Czernowitz war bis zum zweiten Weltkrieg, als die jüdischen Bewohner von den Nazis vertrieben und getötet wurden, ein Schmelztiegel von mehreren gleichwertig nebeneinander existierenden Minderheiten. Von den Deutschen, Ukrainern, Polen, Rumänen, Armeniern, Ungarn und Russen waren vor dieser Zeit ein Drittel der Bevölkerung Juden, die wiederum ein wesentlicher Träger des kulturellen Lebens der Stadt waren.
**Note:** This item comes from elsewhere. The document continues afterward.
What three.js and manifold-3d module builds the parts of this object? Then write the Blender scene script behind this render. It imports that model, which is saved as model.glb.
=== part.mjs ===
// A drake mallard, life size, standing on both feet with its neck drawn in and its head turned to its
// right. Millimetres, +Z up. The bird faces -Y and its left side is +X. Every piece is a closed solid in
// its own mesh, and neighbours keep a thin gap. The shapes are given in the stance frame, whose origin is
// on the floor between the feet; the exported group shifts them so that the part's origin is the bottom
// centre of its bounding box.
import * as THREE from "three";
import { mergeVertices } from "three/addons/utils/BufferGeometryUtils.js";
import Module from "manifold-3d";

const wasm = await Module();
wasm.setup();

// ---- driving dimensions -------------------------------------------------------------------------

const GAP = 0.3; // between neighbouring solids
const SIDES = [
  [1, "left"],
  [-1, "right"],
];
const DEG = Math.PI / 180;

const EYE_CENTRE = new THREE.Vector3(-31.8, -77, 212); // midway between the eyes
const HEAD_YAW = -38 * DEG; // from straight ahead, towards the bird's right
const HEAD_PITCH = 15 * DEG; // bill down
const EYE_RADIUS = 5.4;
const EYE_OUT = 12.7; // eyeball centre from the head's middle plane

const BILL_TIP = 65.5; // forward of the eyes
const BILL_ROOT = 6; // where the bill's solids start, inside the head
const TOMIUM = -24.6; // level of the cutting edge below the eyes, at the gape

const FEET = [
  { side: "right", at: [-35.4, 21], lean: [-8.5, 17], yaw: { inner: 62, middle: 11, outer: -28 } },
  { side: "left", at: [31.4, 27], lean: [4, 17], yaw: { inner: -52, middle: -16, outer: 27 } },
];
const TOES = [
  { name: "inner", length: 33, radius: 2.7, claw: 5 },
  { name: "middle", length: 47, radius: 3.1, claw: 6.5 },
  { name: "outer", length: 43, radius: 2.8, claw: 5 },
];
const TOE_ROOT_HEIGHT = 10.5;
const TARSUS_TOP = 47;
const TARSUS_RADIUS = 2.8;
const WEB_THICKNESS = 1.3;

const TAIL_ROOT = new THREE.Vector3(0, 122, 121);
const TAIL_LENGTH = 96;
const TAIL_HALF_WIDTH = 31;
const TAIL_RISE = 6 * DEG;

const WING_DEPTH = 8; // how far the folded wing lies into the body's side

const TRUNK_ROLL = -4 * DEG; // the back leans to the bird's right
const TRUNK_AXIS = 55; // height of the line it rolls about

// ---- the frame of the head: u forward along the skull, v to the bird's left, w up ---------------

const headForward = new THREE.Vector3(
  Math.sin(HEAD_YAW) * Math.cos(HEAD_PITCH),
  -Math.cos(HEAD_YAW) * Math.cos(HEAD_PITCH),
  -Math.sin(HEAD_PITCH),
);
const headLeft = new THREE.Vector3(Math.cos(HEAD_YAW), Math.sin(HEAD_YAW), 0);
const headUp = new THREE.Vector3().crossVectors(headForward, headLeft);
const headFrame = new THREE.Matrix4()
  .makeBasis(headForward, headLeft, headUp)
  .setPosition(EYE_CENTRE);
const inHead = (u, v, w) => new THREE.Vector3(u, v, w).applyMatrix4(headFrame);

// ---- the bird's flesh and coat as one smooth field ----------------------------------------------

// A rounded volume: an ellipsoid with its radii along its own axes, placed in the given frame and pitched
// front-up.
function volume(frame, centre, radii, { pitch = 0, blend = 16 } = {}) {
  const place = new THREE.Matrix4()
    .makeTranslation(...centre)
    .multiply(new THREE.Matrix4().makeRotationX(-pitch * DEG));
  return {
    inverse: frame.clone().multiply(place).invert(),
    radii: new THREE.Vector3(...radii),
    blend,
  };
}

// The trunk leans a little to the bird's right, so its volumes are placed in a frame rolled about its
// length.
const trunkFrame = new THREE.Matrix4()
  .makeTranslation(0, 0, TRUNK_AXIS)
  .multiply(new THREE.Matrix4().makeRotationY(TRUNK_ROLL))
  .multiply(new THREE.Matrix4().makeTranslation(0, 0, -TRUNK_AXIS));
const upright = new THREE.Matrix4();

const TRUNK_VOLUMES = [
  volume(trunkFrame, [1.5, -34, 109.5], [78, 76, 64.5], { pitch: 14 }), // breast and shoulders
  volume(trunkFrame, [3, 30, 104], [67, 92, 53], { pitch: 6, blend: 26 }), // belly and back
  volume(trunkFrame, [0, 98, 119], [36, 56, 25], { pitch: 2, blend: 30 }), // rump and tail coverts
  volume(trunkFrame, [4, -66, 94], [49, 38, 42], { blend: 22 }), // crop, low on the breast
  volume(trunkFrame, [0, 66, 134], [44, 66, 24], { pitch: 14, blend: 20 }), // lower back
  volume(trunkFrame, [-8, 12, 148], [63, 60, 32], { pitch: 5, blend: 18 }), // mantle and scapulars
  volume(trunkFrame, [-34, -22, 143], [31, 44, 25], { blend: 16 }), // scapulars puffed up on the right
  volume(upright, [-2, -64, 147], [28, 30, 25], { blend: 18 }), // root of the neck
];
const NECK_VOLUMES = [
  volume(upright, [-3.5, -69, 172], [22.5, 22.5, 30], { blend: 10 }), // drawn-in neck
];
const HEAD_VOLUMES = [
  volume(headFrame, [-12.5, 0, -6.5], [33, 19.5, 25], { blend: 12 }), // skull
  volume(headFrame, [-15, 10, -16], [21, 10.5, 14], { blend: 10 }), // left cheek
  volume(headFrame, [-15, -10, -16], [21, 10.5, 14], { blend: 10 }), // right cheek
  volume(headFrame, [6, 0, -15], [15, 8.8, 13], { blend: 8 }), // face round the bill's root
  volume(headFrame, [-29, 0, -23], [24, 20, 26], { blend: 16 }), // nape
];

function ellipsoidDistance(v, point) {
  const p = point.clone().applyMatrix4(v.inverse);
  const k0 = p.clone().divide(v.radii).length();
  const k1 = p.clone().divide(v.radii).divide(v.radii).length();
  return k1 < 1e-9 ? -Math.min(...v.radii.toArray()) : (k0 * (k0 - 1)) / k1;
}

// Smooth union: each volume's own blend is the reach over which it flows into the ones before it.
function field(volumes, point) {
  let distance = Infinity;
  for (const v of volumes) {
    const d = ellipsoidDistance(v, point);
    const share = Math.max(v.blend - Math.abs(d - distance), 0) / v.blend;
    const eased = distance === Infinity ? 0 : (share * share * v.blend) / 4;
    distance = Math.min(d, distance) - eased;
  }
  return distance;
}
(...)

Heute liegt der jüdische Anteil in der 250.000 Einwohner zählenden Stadt nur noch bei knapp einem Prozent. Nachdem den Gästen diese wechselvolle Geschichte von Czernowitz mit einem Vortrag des Kulturforums östliches Europa aus Potsdam und der Vorstellung von weiteren literarischen Werken in der Synagoge nähergebracht wurde, spielte das Jüdische Orchester Czernowitz auf. »Wir sind 24 Stunden mit dem Bus bis hierher gefahren«, erzählt Lev Feldmann, der Leiter des Orchesters, welches der Einladung von Frau Méndez gefolgt ist.
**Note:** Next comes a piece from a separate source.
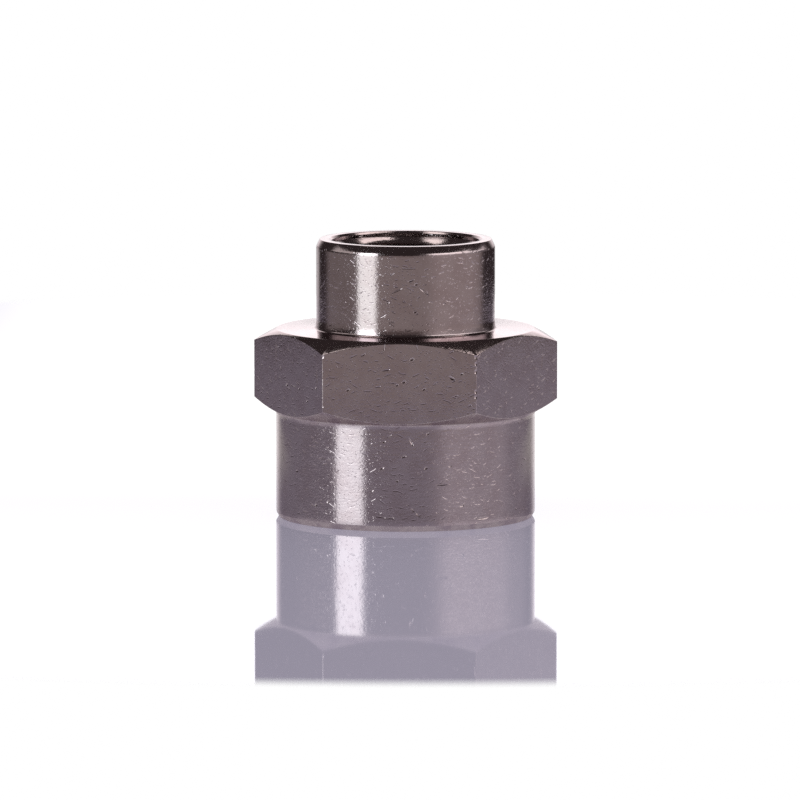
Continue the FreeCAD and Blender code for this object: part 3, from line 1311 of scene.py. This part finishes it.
@dataclass(frozen=True)
class GlossyFloor:
    """A pale sheet with a painted glow under a glossy film, with painted backdrop light behind it,
    fading into the white around it.

    Attributes:
        colour: of the painted glow and of the sheet's own surface.
        painted_glow_share: how much of its light is a painted glow, which nothing shades.
        film_ior: of the glossy film.
        film_roughness: of the glossy film.
        painted_light_colour: painted light on the sheet behind the coupling, where the backdrop
            would light it.
        painted_light_start: how far behind the axis the painted light starts.
        painted_light_end: where it is full.
        painted_lane_start: how far to the side the painted light starts to fade again.
        painted_lane_end: where it has faded.
        fade_start: where the sheet starts to fade, out from its middle.
        fade_end: where it has faded.
        shift_back: how far its middle lies behind the coupling.
        radius: of the sheet.
        sides: how many the sheet has.
    """

    colour: Colour = (0.52, 0.485, 0.61)
    painted_glow_share: float = 0.75
    film_ior: float = 1.5
    film_roughness: float = 0.03
    painted_light_colour: Colour = (1.0, 1.0, 1.0)
    painted_light_start: float = 5 * MM
    painted_light_end: float = 45 * MM
    painted_lane_start: float = 42 * MM
    painted_lane_end: float = 60 * MM
    fade_start: float = 142 * MM
    fade_end: float = 148 * MM
    shift_back: float = 45 * MM
    radius: float = 155 * MM
    sides: int = 96

    def tint(self, work: NodeWork, place: object) -> NodeSocket:
        """The sheet's colour at a place, with its painted light behind the coupling, given from the
        sheet's own middle.
        """
        parts = work.add("ShaderNodeSeparateXYZ", {"Vector": place}).outputs
        # Painted light: the sheet turns white behind the coupling, where the backdrop's light would
        # fall
        turning = (self.painted_light_start - self.shift_back, self.painted_light_end - self.shift_back)
        behind = work.ramp(parts["Y"], *turning)
        aside = work.math("ABSOLUTE", parts["X"])
        painted_light_lane = work.ramp(aside, self.painted_lane_start, self.painted_lane_end, 1.0, 0.0)
        return work.tint(work.math("MULTIPLY", behind, painted_light_lane), self.colour, self.painted_light_colour)

    def build(self) -> None:
        """Lay the sheet and give it its material."""
        bpy.ops.mesh.primitive_circle_add(
            vertices=self.sides,
            radius=self.radius,
            fill_type="NGON",
            location=(0.0, self.shift_back, 0.0),
        )
        floor = bpy.context.object
        floor.name = "floor"
        material = bpy.data.materials.new("pale_floor")
        material.use_nodes = True
        work = NodeWork(material.node_tree)
        place = work.add("ShaderNodeTexCoord").outputs["Object"]
        away = work.length(place)
        colour = self.tint(work, place)
        # Painted glow: the sheet shines by itself, so no shadow falls on it
        painted_glow = work.add("ShaderNodeEmission", {"Color": colour})
        surface = work.add("ShaderNodeBsdfDiffuse", {"Color": colour})
        sheet = work.mix(self.painted_glow_share, surface, painted_glow)
        film = work.add("ShaderNodeBsdfGlossy", {"Roughness": self.film_roughness})
        glance = work.add("ShaderNodeFresnel", {"IOR": self.film_ior})
        coated = work.mix(glance.outputs[0], sheet, film)
        clear = work.add("ShaderNodeBsdfTransparent")
        faded = work.mix(work.ramp(away, self.fade_start, self.fade_end), coated, clear)
        work.add("ShaderNodeOutputMaterial", {"Surface": faded.outputs[0]})
        floor.data.materials.append(material)


@dataclass(frozen=True)
class StudioCamera:
    """The camera at the photograph's viewing angle."""

    azimuth_degrees: float = 2.75
    elevation_degrees: float = 6.83
    distance: float = 737.8 * MM
    aim_height: float = 10.57 * MM
    aim_left: float = 0.51 * MM
    lens_mm: float = 363.8
    sensor_mm: float = 36.0
    near: float = 100 * MM
    far: float = 5000 * MM

    def build(self) -> None:
        """Place the camera and make it the scene's own."""
        turn = math.radians(self.azimuth_degrees)
        tilt = math.radians(self.elevation_degrees)
        right = Vector((math.cos(turn), math.sin(turn), 0.0))
        level = math.cos(tilt)
        back = Vector((math.sin(turn) * level, -math.cos(turn) * level, math.sin(tilt)))
        aim = Vector((0.0, 0.0, self.aim_height)) - right * self.aim_left
        data = bpy.data.cameras.new("camera")
        data.lens = self.lens_mm
        data.sensor_width = self.sensor_mm
        data.clip_start = self.near
        data.clip_end = self.far
        camera = bpy.data.objects.new("camera", data)
        camera.location = aim + back * self.distance
        camera.rotation_euler = back.to_track_quat("Z", "Y").to_euler()
        bpy.context.scene.collection.objects.link(camera)
        bpy.context.scene.camera = camera


STUDIO = Studio(
    banks=(
        # Below the horizon, as the walls mirror the room past the sheet's edge
        LightBank(0.0, 119.0, 8.0, -50.0, 0.0, 2.0, (0.207, 0.184, 0.188)),
        LightBank(30.0, 88.0, 8.0, -50.0, 0.0, 2.0, (0.10, 0.085, 0.085)),
        LightBank(72.0, 34.0, 12.0, -50.0, 0.0, 2.0, (0.09, 0.075, 0.08)),
        LightBank(-48.5, 13.0, 2.4, -50.0, 0.0, 2.0, (1.4, 1.56, 1.61)),
        LightBank(192.0, 21.0, 6.0, -50.0, 0.0, 2.0, (0.72, 0.72, 0.72)),
        # Low above it, as the floor's film and the level shoulder mirror it
        LightBank(-48.5, 13.0, 2.4, 0.0, 28.0, 2.0, (3.45, 3.7, 3.95)),
        LightBank(66.0, 34.0, 16.0, 0.0, 28.0, 4.0, (0.45, 0.41, 0.43)),
        LightBank(115.0, 22.0, 10.0, 0.0, 20.0, 4.0, (0.17, 0.16, 0.175)),
        LightBank(0.0, 60.0, 20.0, 0.0, 8.0, 2.0, (0.10, 0.08, 0.08)),
        LightBank(183.0, 25.0, 10.0, 0.0, 27.0, 4.0, (1.5, 1.5, 1.5)),
        LightBank(180.0, 14.0, 8.0, 7.5, 14.0, 1.0, (0.7, 0.7, 0.7)),
        # Higher, seen only by edges, dents and the flared foot
        LightBank(82.0, 48.0, 8.0, 10.5, 19.0, 1.5, (1.05, 1.0, 1.03)),
        LightBank(66.0, 31.0, 7.0, 19.0, 28.0, 1.5, (1.8, 1.74, 1.77)),
        LightBank(-86.0, 23.0, 7.0, 10.5, 28.0, 1.5, (0.65, 0.61, 0.62)),
        # Overhead at the sides, seen only by the mouth's slopes
        LightBank(-104.0, 22.0, 6.0, 58.0, 74.0, 3.0, (1.9, 1.79, 1.79)),
        LightBank(126.0, 13.0, 4.0, 50.0, 78.0, 3.0, (1.9, 1.74, 1.74)),
    )
)

# The marks of handling on the plate: dashes, and specks between them
WEAR_MARKS = (
    ScratchField(1.25, 0.8, 0.12, 0.42, 0.012 * MM, 35.0),
    ScratchField(3.0, 0.24, 0.09, 0.45, 0.006 * MM),
)

FINISHES = {
    Zone.TURNED: PlatedFinish("turned_nickel", scratches=WEAR_MARKS),
    Zone.FLAT: PlatedFinish("flat_nickel", lines_along_bar=True, scratches=WEAR_MARKS),
    Zone.THREAD: PlatedFinish("thread_nickel"),
    # Painted shade: the level faces mirror the backdrop dimmer and pinker than the rest of the same
    # plate
    Zone.TOP: PlatedFinish("top_nickel_painted_shade", edge_tint=(0.75, 0.69, 0.715)),
    # Painted light: the faces that look down are painted lighter than the rest of the plate; they
    # are also rougher
    Zone.UNDER: PlatedFinish("rough_nickel_painted_light", colour=(0.60, 0.53, 0.47), roughness=0.34),
}


def port_radius(record: dict, name: str) -> float:
    """The bore radius of one of the record's ports."""
    port = next(mount for mount in record["mounts"] if mount["name"] == name)
    return port["dims"]["r_mm"] * MM


def main() -> None:
    """Build the coupling, dress it and set up the studio."""
    logging.basicConfig(level=logging.INFO, format="%(name)s: %(message)s")
    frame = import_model()
    deselect_all()
    _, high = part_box(NODE)

    StudioCamera().build()
    large = PipeThread(
        pitch=1.814 * MM,
        root_radius=10.4775 * MM,
        crest_radius=port_radius(frame["record"], "large_port"),
    )
    small = PipeThread(
        pitch=1.337 * MM,
        root_radius=6.5785 * MM,
        crest_radius=port_radius(frame["record"], "small_port"),
    )
    body = CouplingBody(
        flat_distance=high.y,
        length=high.z,
        large_bore=large.crest_radius,
        small_bore=small.crest_radius,
    )
    body.turn()
    body.mill_flats()
    body.break_edges()
    log.info("turned and milled: %d faces", len(body.piece.data.polygons))
    body.cut_threads(large, small)
    log.info("tapped: %d faces", len(body.piece.data.polygons))
    dents = body.wear()
    log.info("worn: %d dents, %d faces", dents, len(body.piece.data.polygons))

    body.dress({zone: finish.material() for zone, finish in FINISHES.items()})
    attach(body.piece, BODY)
    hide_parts(NODE)
    log.info("%s rides on %s", body.piece.name, BODY)

    STUDIO.build()
    GlossyFloor().build()
    bpy.context.scene.view_settings.view_transform = "Standard"
    # The plate's grain is as fine as the noise that denoising takes away
    bpy.context.scene.cycles.use_denoising = False


if __name__ == "__main__":
    main()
Hier schloss sich für die Museumsleiterin ein kleiner Kreis: Im vergangenen Oktober, als das Orchester schon einmal in Ostdeutschland gastierte, war auch Méndez auf einem dieser Konzerte und verliebte sich zunächst in die Musik und dann in die Stadt, aus der die Musiker kommen: »Man hat den Eindruck, in Klein-Wien zu sein«, schwärmt die 39-Jährige von ihren persönlichen Eindrücken aus Czernowitz. Mittlerweile hat sich eine Brücke Gröbzig-Czernowitz herausgebildet.

Die in Halle / Saale wohnhafte Méndez organisiert Jugendprojekte in der ukrainischen Stadt. Ihr Ansprechpartner dort ist Dr. Sergij Osatschuk, Historiker des Bukowina-Forschungszentrums. Er managt auch das Jüdische Orchester, das an diesem Abend die osteuropäischen Klänge in der Synagoge spielte. Seit 1996 ist Méndez Leiterin des Museums Synagoge Gröbzig. Mit ihr wurde in der Einrichtung das Konzept »Kunst im jüdischen Kontext« umgesetzt. Fotos, Musik, Literatur – vielfältiger konnte der am vergangenen Samstag realisierte Kulturtag, der von der Landeszentrale für politische Bildung und der »Aktion Mensch« unterstützt wurde, kaum sein. Zwar sind Musiker und Redner bereits wieder aus Gröbzig abgereist, aber die Fotografien von Bronislav Tutelman werden mindestens noch drei Monate lang im Museum zu besichtigen sein.